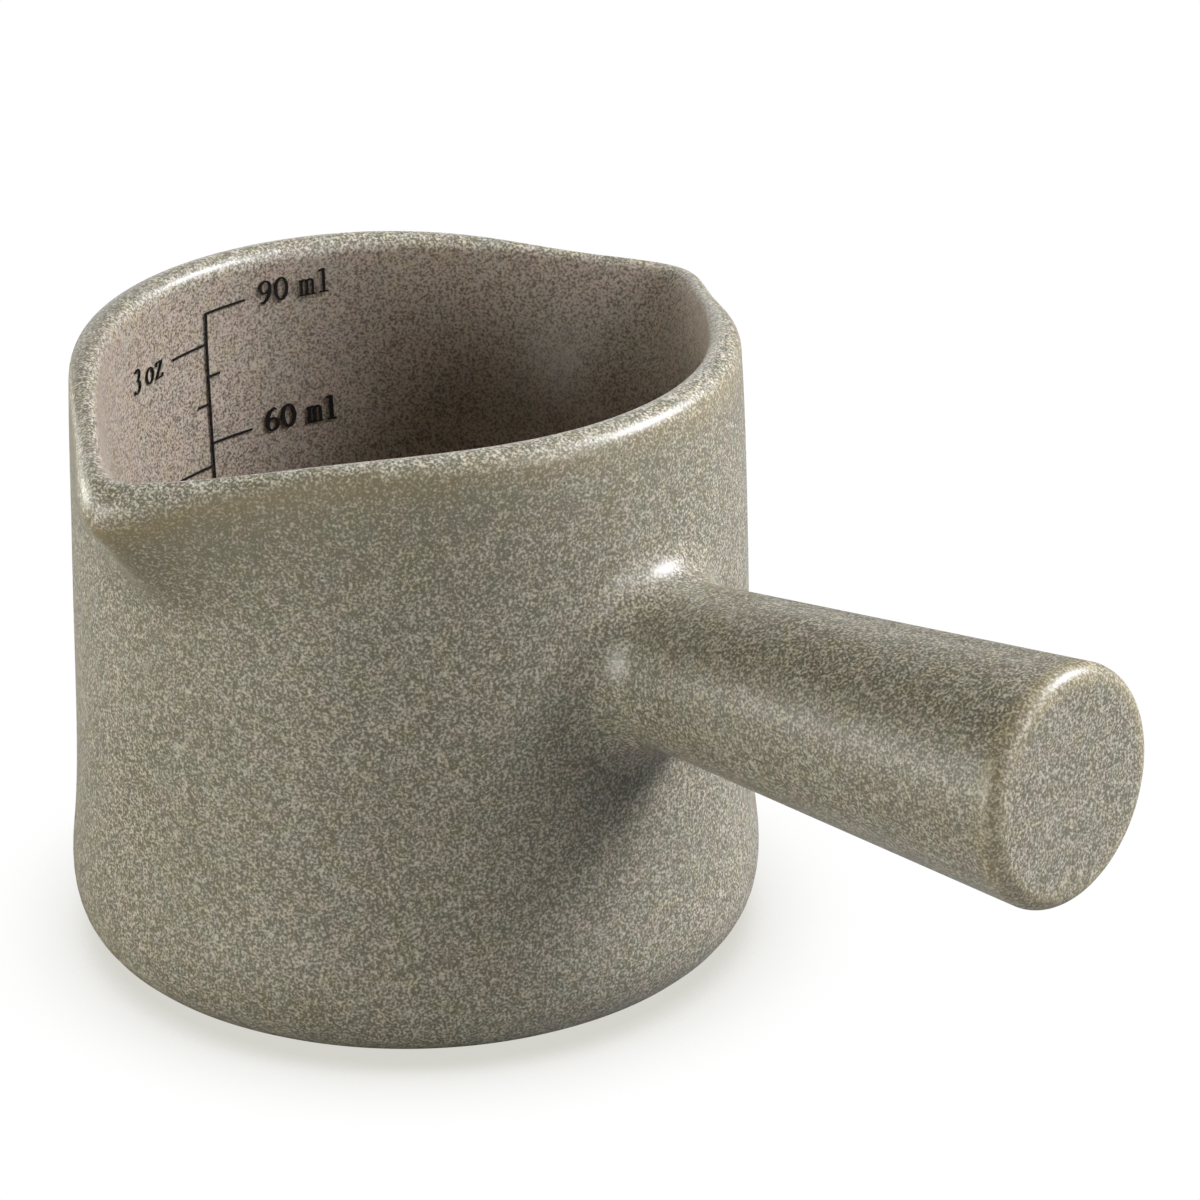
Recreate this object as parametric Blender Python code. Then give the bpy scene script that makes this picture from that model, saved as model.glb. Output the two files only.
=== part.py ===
"""A double-spout measuring cup with a stub handle: glazed stoneware, with a scale printed inside.

Frame: +Z up, origin at the centre of the flat foot, on the table. +X runs along the handle, and
the two spouts point along +Y and -Y. Lengths below are in millimetres and angles in degrees
unless a name says otherwise; points are turned into metres where a mesh is made.
"""

import math

import bmesh
import bpy
from mathutils import Vector
from mathutils.geometry import delaunay_2d_cdt, interpolate_bezier

MM = 0.001

# ---- cup body: outside ----
RIM_Z = 56.9  # height of the rim, away from the spouts
WALL_R = 30.4  # outer radius of the wall between its spread foot and its drawn-in rim
WALL_TAPER = 1.3  # the radius is this much less at the rim
FOOT_FLARE = 4.0  # the wall's line spreads by this down to the table
FOOT_FLARE_Z = 6.7  # height over which the spread dies away
FOOT_R = 23.5  # radius of the flat foot
FOOT_ROUND_Z = 10.5  # height of the rounding between the foot and the wall
FOOT_ROUND_POWER = 2.2  # 2 is an ellipse, more is a squarer rounding

# ---- cup body: inside ----
CAVITY_R = 26.4
LIP_BEAD = 0.9  # the lip thickens inwards by this at the rim
FLOOR_Z = 7.5
FLOOR_CORNER_R = 17.5

# ---- spouts, at 90 and -90 degrees ----
SPOUT_START_Z = 41.1  # where the bulge leaves the wall
SPOUT_START_SOFT = 0.15  # how softly it does, as a share of the spout's height
SPOUT_SOFT = 2.5  # half width of the rounding along a spout's centre line
SPOUT_POWER = 1.2  # how fast a spout's shape fades around the cup
SPOUT_OUT = 7.0  # how far a spout's tip stands out of the wall
SPOUT_WIDTH = 15.0
SPOUT_DROP = 6.1  # how far the lip's outer side falls at the tip
SPOUT_DROP_WIDTH = 15.5
CHANNEL_OUT = 7.7  # how far the channel inside a spout is pressed out
CHANNEL_WIDTH = 20.5
CHANNEL_DROP = 2.4  # how far the lip's inner side falls at the channel
CHANNEL_DROP_WIDTH = 21.0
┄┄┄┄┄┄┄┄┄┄
- _What to produce_
Extract all lines as given.

- _Solution_
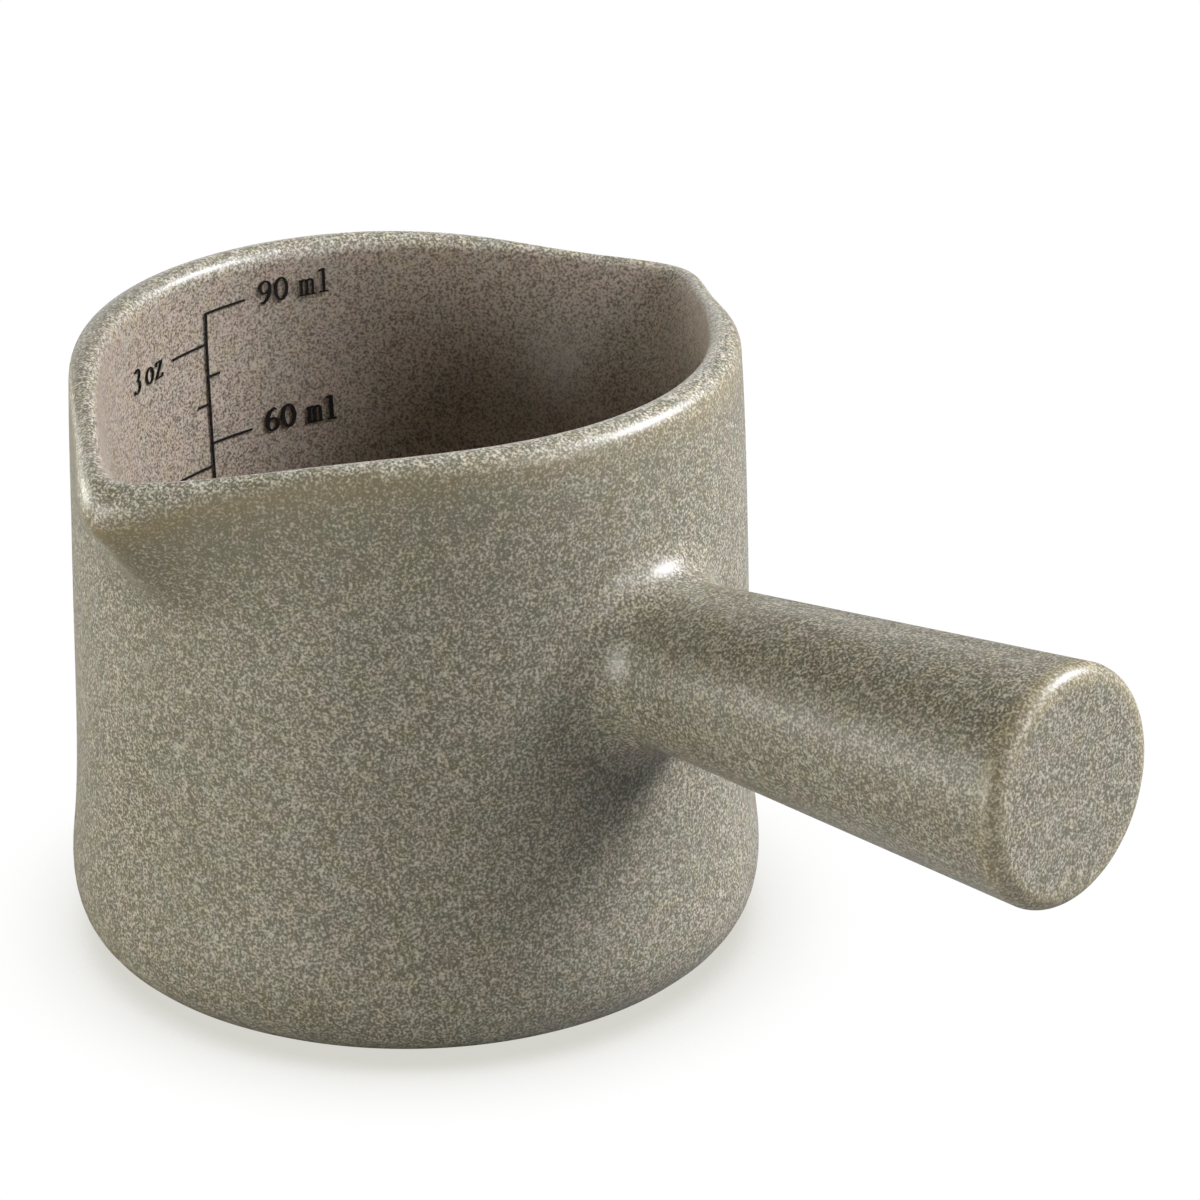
Recreate this object as parametric Blender Python code. Then give the bpy scene script that makes this picture from that model, saved as model.glb. Output the two files only.
=== part.py ===
"""A double-spout measuring cup with a stub handle: glazed stoneware, with a scale printed inside.

Frame: +Z up, origin at the centre of the flat foot, on the table. +X runs along the handle, and
the two spouts point along +Y and -Y. Lengths below are in millimetres and angles in degrees
unless a name says otherwise; points are turned into metres where a mesh is made.
"""

import math

import bmesh
import bpy
from mathutils import Vector
from mathutils.geometry import delaunay_2d_cdt, interpolate_bezier

MM = 0.001

# ---- cup body: outside ----
RIM_Z = 56.9  # height of the rim, away from the spouts
WALL_R = 30.4  # outer radius of the wall between its spread foot and its drawn-in rim
WALL_TAPER = 1.3  # the radius is this much less at the rim
FOOT_FLARE = 4.0  # the wall's line spreads by this down to the table
FOOT_FLARE_Z = 6.7  # height over which the spread dies away
FOOT_R = 23.5  # radius of the flat foot
FOOT_ROUND_Z = 10.5  # height of the rounding between the foot and the wall
FOOT_ROUND_POWER = 2.2  # 2 is an ellipse, more is a squarer rounding

# ---- cup body: inside ----
CAVITY_R = 26.4
LIP_BEAD = 0.9  # the lip thickens inwards by this at the rim
FLOOR_Z = 7.5
FLOOR_CORNER_R = 17.5

# ---- spouts, at 90 and -90 degrees ----
SPOUT_START_Z = 41.1  # where the bulge leaves the wall
SPOUT_START_SOFT = 0.15  # how softly it does, as a share of the spout's height
SPOUT_SOFT = 2.5  # half width of the rounding along a spout's centre line
SPOUT_POWER = 1.2  # how fast a spout's shape fades around the cup
SPOUT_OUT = 7.0  # how far a spout's tip stands out of the wall
SPOUT_WIDTH = 15.0
SPOUT_DROP = 6.1  # how far the lip's outer side falls at the tip
SPOUT_DROP_WIDTH = 15.5
CHANNEL_OUT = 7.7  # how far the channel inside a spout is pressed out
CHANNEL_WIDTH = 20.5
CHANNEL_DROP = 2.4  # how far the lip's inner side falls at the channel
CHANNEL_DROP_WIDTH = 21.0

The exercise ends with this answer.